● Task statement: Write out exactly the lines of the entries below from the one holding "Continue the FreeCAD" to the one holding "the clip's channel.", inclusive, and leave out all other lines.

● Data section:
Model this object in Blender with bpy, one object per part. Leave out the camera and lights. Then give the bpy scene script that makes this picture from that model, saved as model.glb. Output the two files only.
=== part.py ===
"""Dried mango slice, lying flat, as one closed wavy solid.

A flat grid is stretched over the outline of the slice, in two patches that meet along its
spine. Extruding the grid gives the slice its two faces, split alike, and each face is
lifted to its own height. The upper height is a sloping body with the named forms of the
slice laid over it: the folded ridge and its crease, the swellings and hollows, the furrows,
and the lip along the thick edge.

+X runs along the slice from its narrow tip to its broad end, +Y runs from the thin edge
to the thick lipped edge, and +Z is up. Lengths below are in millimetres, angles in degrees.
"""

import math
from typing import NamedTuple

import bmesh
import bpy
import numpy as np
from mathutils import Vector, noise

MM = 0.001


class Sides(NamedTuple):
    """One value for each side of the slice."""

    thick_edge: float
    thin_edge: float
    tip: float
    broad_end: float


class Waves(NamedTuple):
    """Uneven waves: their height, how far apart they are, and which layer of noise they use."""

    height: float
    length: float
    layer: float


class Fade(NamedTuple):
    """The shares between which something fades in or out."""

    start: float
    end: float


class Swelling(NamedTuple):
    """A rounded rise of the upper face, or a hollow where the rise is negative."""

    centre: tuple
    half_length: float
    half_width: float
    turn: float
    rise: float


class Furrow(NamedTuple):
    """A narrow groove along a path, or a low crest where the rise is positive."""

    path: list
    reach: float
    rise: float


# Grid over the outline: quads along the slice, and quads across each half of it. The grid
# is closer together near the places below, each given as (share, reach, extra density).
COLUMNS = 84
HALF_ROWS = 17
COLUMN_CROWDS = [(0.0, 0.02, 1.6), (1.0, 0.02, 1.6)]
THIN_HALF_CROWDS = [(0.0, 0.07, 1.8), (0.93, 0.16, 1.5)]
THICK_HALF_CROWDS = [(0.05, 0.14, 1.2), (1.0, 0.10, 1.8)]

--

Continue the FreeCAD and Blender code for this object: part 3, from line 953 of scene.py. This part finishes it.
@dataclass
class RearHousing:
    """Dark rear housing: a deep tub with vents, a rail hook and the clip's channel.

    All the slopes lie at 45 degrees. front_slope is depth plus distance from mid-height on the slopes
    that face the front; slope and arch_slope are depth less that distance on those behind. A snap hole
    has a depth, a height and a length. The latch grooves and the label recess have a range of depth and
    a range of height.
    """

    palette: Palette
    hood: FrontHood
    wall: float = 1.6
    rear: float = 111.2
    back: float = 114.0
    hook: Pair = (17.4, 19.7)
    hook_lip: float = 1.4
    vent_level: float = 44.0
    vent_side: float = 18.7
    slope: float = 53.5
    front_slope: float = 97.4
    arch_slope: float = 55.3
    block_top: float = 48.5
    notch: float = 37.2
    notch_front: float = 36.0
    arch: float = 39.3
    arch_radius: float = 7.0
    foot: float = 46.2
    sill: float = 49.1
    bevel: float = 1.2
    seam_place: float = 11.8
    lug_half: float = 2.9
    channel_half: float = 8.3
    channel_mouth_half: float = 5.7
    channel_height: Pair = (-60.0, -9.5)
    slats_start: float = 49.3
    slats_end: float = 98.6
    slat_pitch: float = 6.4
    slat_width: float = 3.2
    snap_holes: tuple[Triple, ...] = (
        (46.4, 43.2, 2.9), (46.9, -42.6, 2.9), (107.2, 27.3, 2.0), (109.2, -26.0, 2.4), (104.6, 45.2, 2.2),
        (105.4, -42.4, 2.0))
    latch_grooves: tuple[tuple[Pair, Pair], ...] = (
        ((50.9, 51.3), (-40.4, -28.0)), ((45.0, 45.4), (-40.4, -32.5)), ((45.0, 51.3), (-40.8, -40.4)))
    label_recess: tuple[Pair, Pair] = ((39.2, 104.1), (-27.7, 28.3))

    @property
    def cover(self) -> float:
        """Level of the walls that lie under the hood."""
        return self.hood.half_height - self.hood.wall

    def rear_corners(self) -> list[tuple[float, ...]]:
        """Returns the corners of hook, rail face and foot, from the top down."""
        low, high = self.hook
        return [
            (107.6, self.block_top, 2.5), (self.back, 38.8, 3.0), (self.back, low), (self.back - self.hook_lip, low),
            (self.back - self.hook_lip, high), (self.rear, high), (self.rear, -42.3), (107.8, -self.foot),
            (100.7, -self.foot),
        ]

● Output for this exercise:
Continue the FreeCAD and Blender code for this object: part 3, from line 953 of scene.py. This part finishes it.
@dataclass
class RearHousing:
    """Dark rear housing: a deep tub with vents, a rail hook and the clip's channel.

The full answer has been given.